Lamborghini funds a cobalt-free battery

Researchers at MIT have demonstrated a lithium-ion battery cathode made with organic materials, offering a more sustainable way to power electric vehicles, and Lamborghini is all-in.

"I think this material could have a big impact because it works really well," said Mircea Dincă, W.M. Keck Professor of Energy at MIT and senior author of a paper on the findings published in the journal ACS Central Science. "It is already competitive with incumbent technologies, and it can save a lot of the cost and pain and environmental issues related to mining the metals that currently go into batteries."

The new battery includes a cathode based on organic materials, replacing cobalt and nickel, which could be produced at a much lower cost than batteries containing cobalt, has a comparable storage capacity, and would conduct electricity at similar rates, with faster charging.

Cobalt alternatives

Most mainstream lithium-ion batteries produced today contain cobalt cathodes, which offer high stability and energy density. But the price is high – not only due to scarcity of the metal, but socioeconomically due to political instability and hazardous working conditions.

Much of the cobalt produced is poorly regulated and often the processes generate heavy emissions and environmental issues.

"Cobalt batteries can store a lot of energy, and they have all of the features that people care about in terms of performance, but they have the issue of not being widely available, and the cost fluctuates broadly with commodity prices. And, as you transition to a much higher proportion of electrified vehicles in the consumer market, it's certainly going to get more expensive," Dincă said.

Research has steadily gone into developing alternative battery materials, such as lithium-iron-phosphate, which some automotive manufacturers are beginning to use despite usually possessing only about half the energy density of cobalt and nickel batteries.

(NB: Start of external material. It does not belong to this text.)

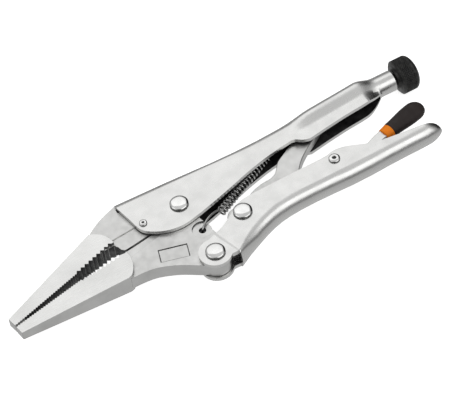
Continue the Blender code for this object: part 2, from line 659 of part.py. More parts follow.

Until now, organic materials have not been able to match the conductivity, storage capacity, and lifetime of cobalt-containing batteries, which typically require polymer binders to help them maintain a conductive network. These binders, which make up at least 50% of the overall material, bring down the battery's capacity.

Lamborghini goes organic

Roughly six years ago, Lamborghini began funding a battery development project with Dincă's lab to create an organic EV battery, later discovering that a fully organic material they had made appeared to be an unusually strong conductor.

This material consists of a layered molecule that contains three fused hexagonal rings in a structure similar to graphite, called bis-tetraamino-benzoquinone, or TAQ.

TAQ molecules contain chemical groups called quinones, which serve as electron reservoirs, and amines, which help form strong hydrogen bonds that make the material insoluble and highly stable. Insolubility specifically prevents eventual dissolution into the battery electrolyte, a key flaw in other organic battery materials.

"One of the main methods of degradation for organic materials is that they simply dissolve into the battery electrolyte and cross over to the other side of the battery, essentially creating a short circuit. If you make the material completely insoluble, that process doesn't happen, so we can go to over 2,000 charge cycles with minimal degradation," Dincă said.

The key materials required in manufacturing this type of cathode are quinone and amine precursors, which are commercially available as commodity chemicals. The estimated cost of materials in assembling these organic batteries could be as low as one-half to one-third the cost of batteries using cobalt.

Performance tests have proven MIT's TAQ cathode has comparable conductivity and storage capacity to traditional cobalt-containing lithium batteries. In addition, batteries with TAQ cathodes have a faster charging rate than existing batteries, an improvement of notable appeal to the EV market.

To stabilize and increase the new material's adherence to copper or aluminum collectors, the research team added cellulose and rubber filler materials. These fillers make up less than one-tenth of the overall cathode composite, preventing cracking while avoiding significant reduction of the battery's overall storage capacity.

Lamborghini has licensed the patent on the technology. Meanwhile, Dincă's lab plans to continue developing alternative battery materials and is exploring possible cheaper and more abundant replacements for lithium, like sodium and magnesium.